In the accounting, Solley and his associates were charged with the value, in the pipeline where the same was sold, of all the oil taken by them from the premises, save the one-eighth part going to the lessor as a royalty, and error is assigned upon this because no deduction was made for the cost of the improvements and operations whereby the oil was taken from the earth and delivered at the pipeline. As respects the cost incurred prior to August 1, 1907, we think the objection is well taken, for, up to that time, Solley and his associates were in actual ignorance of the earlier lease, and were proceeding in the honest belief that the later lease, assigned to them by Willett, was the only one upon the premises. They paid a substantial sum for it, were let into possession by the lessor, and were not conscious that they were invading the rights of others. True, the prior lease had been properly recorded, but, as they consulted an abstracter before consummating the transaction with Willett and were advised that the title was clear, the constructive notice resulting from the recording of the prior lease was not inconsistent with an honest, though mistaken, belief on their part
that they had acquired a perfect right to take and dispose of the oil. But the expenses incurred after August 1, 1907, are upon a different footing. On that date, Solley and his associates were actually and fully informed of the prior lease and of the complainants' purpose to insist upon the rights conferred by it and to obtain redress for the invasion of those rights, so what was done thereafter cannot be regarded as anything less than a willful taking and appropriation of the oil which was subject to the complainants' superior right. These views are amply sustained by our decisions. Woodenware Co. v. United States, 106 U. S. 432; Benson Mining Co. v. Alta Mining Co., 145 U. S. 428, 145 U. S. 434; Pine River Logging Co. v. United States, 186 U. S. 279; United States v.
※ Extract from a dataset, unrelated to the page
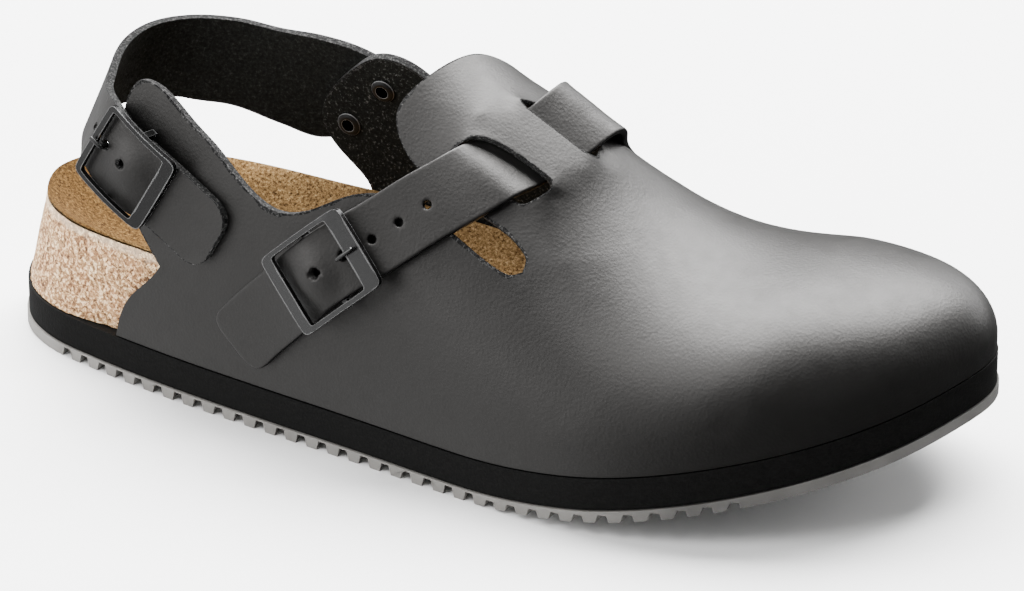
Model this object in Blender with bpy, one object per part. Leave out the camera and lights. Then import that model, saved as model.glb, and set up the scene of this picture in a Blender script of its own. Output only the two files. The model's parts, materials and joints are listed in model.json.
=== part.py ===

St. Anthony Railroad, 192 U. S. 524, 192 U. S. 542. See also Central Coal Co. v. Penny, 173 F. 340; Bender v. Brooks, 103 Tex. 329; Gladys City Oil Co. v. Right of Way Oil Co., 137 S.W. 171, 182.
We conclude that the decree in the circuit court was right, save that the accounting should have proceeded along the lines just indicated, and those improvements the cost of which should have been deducted in the accounting -- that is, those made before August 1, 1907 -- should have been awarded to the complainants.
The decrees below are reversed, and the cause is remanded to the district court, as successor to the circuit court, with directions that the accounting and the decree be conformed to the views herein expressed.
* See Allegheny Oil Co v. Snyder, 106 F. 764; Brewster v. Lanyon Zinc Co., 140 F. 801; Brown v. Fowler, 65 Ohio St. 507; Gas Co. v. Eckert, 70 Ohio St. 127; Venedocia Oil Co. v. Robinson, 71 Ohio St. 302; Lowther Oil Co. v. Guffey, 52 W.Va. 88; Pyle v. Henderson, 65 W.Va. 39; Brick Co. v. Bailey, 76 Kan. 42; Gillespie v. Fulton Oil Co., 236 Ill. 188.